In the alternate technique the continuous immersion method is used on the affected part of the patient for 20–30 minutes at a time. Heating with this approach ensures a more intense warming of the joint or extremity; this is tolerated because a layer of solid insulating paraffin forms on the skin (15, 16). This modality is useful in the treatment of paretic extremities.

Radiant heat/heat lamps. Heat lamps are an inexpensive, versatile, and easy way of warming superficial tissues. Ordinary incandescent light bulbs can produce large amounts of infrared energy, so special infrared sources, such as quartz, are seldom required. Heating rates and temperatures are adjusted by varying the distance between the lamp and the patient (17). This modality may be used in cancer populations when it is advantageous for the skin to stay dry or when heat application without body contact is required. For heating purposes, the portions of the light from yellow to red and the near and far infrared are used. Heat transfer is highest on the skin surface and drops off in deeper tissues.

Ultrasound. Therapeutic ultrasound units produce high-frequency alternating currents of approximately 0.8–1.0 MHz, which are converted by a transducer into acoustic vibrations (Fig. 6.2) (16). The conversion of the high-frequency alternating voltage into acoustic vibrations is accomplished by the reversal of the piezoelectric effect (18, 19, 20) so that deep tissues are heated. This is done by allowing the applicator to produce average ultrasonic intensities of 3–4 W per cm². Ultrasound is defined as an acoustic vibration at frequencies too high to be perceived by the human ear. Frequencies <17,000 Hz are called sound, whereas those above this level are designated as ultrasound.

Ultrasonic heating occurs at the interface of tissues with different densities. The degree of heat transfer is proportional to the density difference between adjacent tissues. Relatively little heat is absorbed into the subcutaneous fat or musculature. Most energy is converted into heat at the bone surface. This makes ultrasound ideal for pain relief at the bone interface because it does not cause extreme temperature elevation in the superficial tissues. Short-wave and microwave diathermies do not possess the depth of penetration of ultrasound. They have fallen out of practical use in the treatment of pain. These physical modalities may be helpful in the patient with cancer who has pain of muscular or bone origin; however,
heat can increase local blood flow and may be contraindicated in patients with cancer whose pain is at the site of a tumor mass (14, 20). This modality may be beneficial and may provide analgesia in an area of local muscle spasm.

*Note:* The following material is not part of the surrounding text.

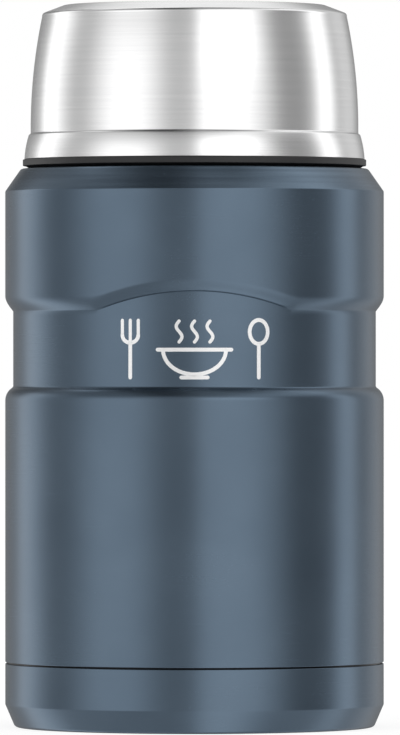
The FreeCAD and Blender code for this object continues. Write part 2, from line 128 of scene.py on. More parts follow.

Therapeutic Cold. Cold modalities are traditionally used for acute musculoskeletal trauma. Therapeutic cold controls edema and bruising through its vasoconstrictive properties. Its counterstimulatory properties promote analgesia. Therapeutic cold can also be used to reduce muscle spasms (21, 22). The depth of penetration of cooling treatments is limited. Although marked decreases in skin and subcutaneous tissue temperatures are possible, cooling of deeper tissue is restricted to a few degrees. It should be avoided in areas of the body that have been previously irradiated (20).

There is no evidence base for the use of transcutaneous electrical nerve stimulation (TENS) in the cancer population. However, TENS is generally well tolerated without serious side effects and a trial can be considered when pharmacologic and/or procedural approaches fail to control pain. TENS has been anecdotally reported to reduce pain associated with cancer-related lymphedema and dermal ulceration.

Indications for electrical stimulation of muscles or other tissues are extremely limited among patients with cancer. If pain is considered myogenic, electrical current may be trialed to reduce muscle strain, spasms, or tightness (14, 23).